Because the unpaid wages provided for by Section 558 are not penalties and because Section 558 does not contain a private right of action, Lawson could not recover her wages or any aggrieved employees’ wages under Section 558 and PAGA. On these grounds, the Court affirmed the order denying ZB’s motion to compel arbitration, and remanded the case to the trial court to determine whether to strike Lawson’s unpaid wage claim under Section 558, or to grant her leave to amend, closing the door on a recent split in authority on whether a PAGA claim, with a claim for unpaid wages under Section 558, could be compelled to arbitration.
This case should put an end to the latest litigation tactic of using PAGA-only cases to recover unpaid wages to avoid arbitration and class actions. Employees will be required to seek unpaid wages through an individual claim, class action, or by filing an administrative charge with the California Labor Commissioner and requesting a Berman hearing. Employers who want to resolve these types of claims in arbitration should ensure their arbitration agreements are fully enforceable and expressly cover individual, class, and administrative claims.
This case may have the most significant effect on alleged misclassification cases, where the unpaid wage component can be substantial. For other PAGA-only cases, the distinction may be less notable as the amount of unpaid wages may pale in comparison to alleged PAGA penalties available under the California Labor Code.
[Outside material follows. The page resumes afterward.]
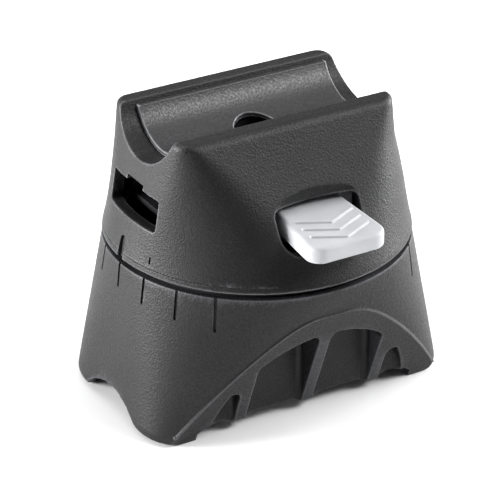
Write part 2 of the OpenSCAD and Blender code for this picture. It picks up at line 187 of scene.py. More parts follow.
def mark_edges(solid, spread=3):
    """Stores how sharply the surface bends at each point, convex above 0 and hollow below; the nylon
    materials turn it into a painted highlight on convex edges.
    """
    mesh = solid.data
    count = len(mesh.vertices)
    place, facing = np.empty(count * 3, "f"), np.empty(count * 3, "f")
    mesh.vertices.foreach_get("co", place)
    mesh.vertex_normals.foreach_get("vector", facing)
    ends = np.empty(len(mesh.edges) * 2, "i")
    mesh.edges.foreach_get("vertices", ends)
    place, facing, ends = place.reshape(-1, 3), facing.reshape(-1, 3), ends.reshape(-1, 2)
    step, tilt = place[ends[:, 1]] - place[ends[:, 0]], facing[ends[:, 1]] - facing[ends[:, 0]]
    bend = (tilt * step).sum(1) / np.maximum((step * step).sum(1), 0.01)
    links = np.bincount(ends.ravel(), minlength=count)
    value = np.bincount(ends.ravel(), np.repeat(bend, 2), count) / np.maximum(links, 1)
    for _ in range(spread):
        near = (np.bincount(ends[:, 0], value[ends[:, 1]], count)
                + np.bincount(ends[:, 1], value[ends[:, 0]], count))
        value = (value + near) / (links + 1)
    mesh.attributes.new("painted_edge_highlight", "FLOAT", "POINT").data.foreach_set("value", value.astype("f"))


def finish_piece(solid, body, material, angle=35, replaces=()):
    """Brings a piece to metres, stores its bend for the painted edge highlight, shades it, gives it its
    material and its body, and hides the CAD parts it replaces.
    """
    mark_edges(solid)
    solid.data.transform(Matrix.Scale(MM, 4))
    solid.data.shade_smooth()
    solid.data.set_sharp_from_angle(angle=math.radians(angle))
    solid.data.materials.clear()
    solid.data.materials.append(material)
    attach(solid, body)
    if replaces:
        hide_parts(*replaces)
    return solid


def base_ring(z, inset=0.0):
    share = (base_top - z) / base_top
    return outline(seam_r + (foot_len - seam_r) * share - inset, seam_r + (foot_wid - seam_r) * share - inset,
                   seam_r + (foot_corner - seam_r) * share - inset, z)


foot_rise_z, foot_inset = 2.6, 2.2
rings = []
for i in range(10):
    angle = math.radians(10 * i)
    rings.append(base_ring(foot_rise_z * (1 - math.cos(angle)), foot_inset * (1 - math.sin(angle))))
rings += [base_ring(foot_rise_z + (base_top - foot_rise_z) * i / 36) for i in range(37)]
base = skin("base_shell", rings)

# leaning faces at front and back, and the cored pockets behind them
lean = math.tan(math.radians(21.6))
lean_y = 18.2
pocket_top, pocket_half, core_y = 20.3, 21.9, 18.4
pocket_r = (pocket_half ** 2 + pocket_top ** 2) / (2 * pocket_top)
pocket_mid_z = pocket_top - pocket_r
rib_half = 1.25
rib_x = [-15.0, 0.0, 15.0]


def rounded(points, radii, steps=6):
    """The outline with each corner turned into an arc of its own radius."""
    found = []
    count = len(points)
    for i, radius in enumerate(radii):
        here = Vector(points[i])
        to_last = (Vector(points[i - 1]) - here).normalized()
        to_next = (Vector(points[(i + 1) % count]) - here).normalized()
        half = to_last.angle(to_next) / 2
        if radius <= 0 or half > math.radians(88):
            found.append(tuple(here))
            continue
        start = here + to_last * (radius / math.tan(half))
        end = here + to_next * (radius / math.tan(half))
        centre = here + (to_last + to_next).normalized() * (radius / math.sin(half))
        a, b = start - centre, end - centre
        sweep = math.pi - 2 * half
        for k in range(steps + 1):
            f = k / steps
            p = (a * math.sin((1 - f) * sweep) + b * math.sin(f * sweep)) / math.sin(sweep)
            found.append(tuple(centre + p))
    return found


def pocket(left, right, side):
    """One cored pocket between two ribs, with a round roof and soft inner corners."""
    rings = []
    for angle in range(0, 91, 15):
        shrink = 1.1 * (1 - math.sin(math.radians(angle)))
        depth = core_y + 1.1 * (1 - math.cos(math.radians(angle)))
        x0, x1, r = left + shrink, right - shrink, pocket_r - shrink
        roof = [(x0 + (x1 - x0) * i / 10, pocket_mid_z + math.sqrt(r * r - (x0 + (x1 - x0) * i / 10) ** 2))
                for i in range(11)]
        roof[0], roof[-1] = (x0, roof[0][1]), (x1, roof[-1][1])
        corner = max(0.4, 1.7 - shrink)
        points = rounded([(x0, -6)] + roof + [(x1, -6)], [0] + [corner] + [0] * 9 + [corner] + [0])
        rings.append([(x, side * depth, z) for x, z in points])
    rings.append([(x, side * 40, z) for x, _, z in rings[-1]])
    return skin("cutter", rings)


# the underside between the feet is raised, and dips at each rib
sole_points = [(-24.0, -3), (-24.0, 1.6), (-22.4, 2.8)]
for x in rib_x:
    sole_points += [(x - 3.2, 2.8), (x - 1.6, 2.25), (x + 1.6, 2.25), (x + 3.2, 2.8)]
sole_points += [(22.4, 2.8), (24.0, 1.6), (24.0, -3)]

# tube saddle
saddle_r, saddle_z = 13.9, -8.6

cutters = [prism([(side * (lean_y - 2 * lean), -2), (side * (lean_y + 40 * lean), 40), (side * 70, 40),
                  (side * 70, -2)], -40, 40, "x") for side in (-1, 1)]
edges = [-pocket_half + 0.7, rib_x[0] - rib_half, rib_x[0] + rib_half, -rib_half, rib_half,
         rib_x[2] - rib_half, rib_x[2] + rib_half, pocket_half - 0.7]
for side in (-1, 1):
    cutters += [pocket(edges[i], edges[i + 1], side) for i in (0, 2, 4, 6)]
cutters.append(prism(sole_points, -40, 40, "y"))
cutters.append(bore(saddle_r, -45, 45, 128, "x", (0, 0, saddle_z)))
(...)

Finally, this case highlights the risk employers face when a PAGA-only case proceeds on a separate track from the employee’s individual wage claims. This case identifies the concern that attorneys may use a PAGA-only case as a vehicle to obtain a pro-employee judgment and then use issue preclusion to obtain favorable rulings for non-party employees’ wage claims on an individual or class-wide basis.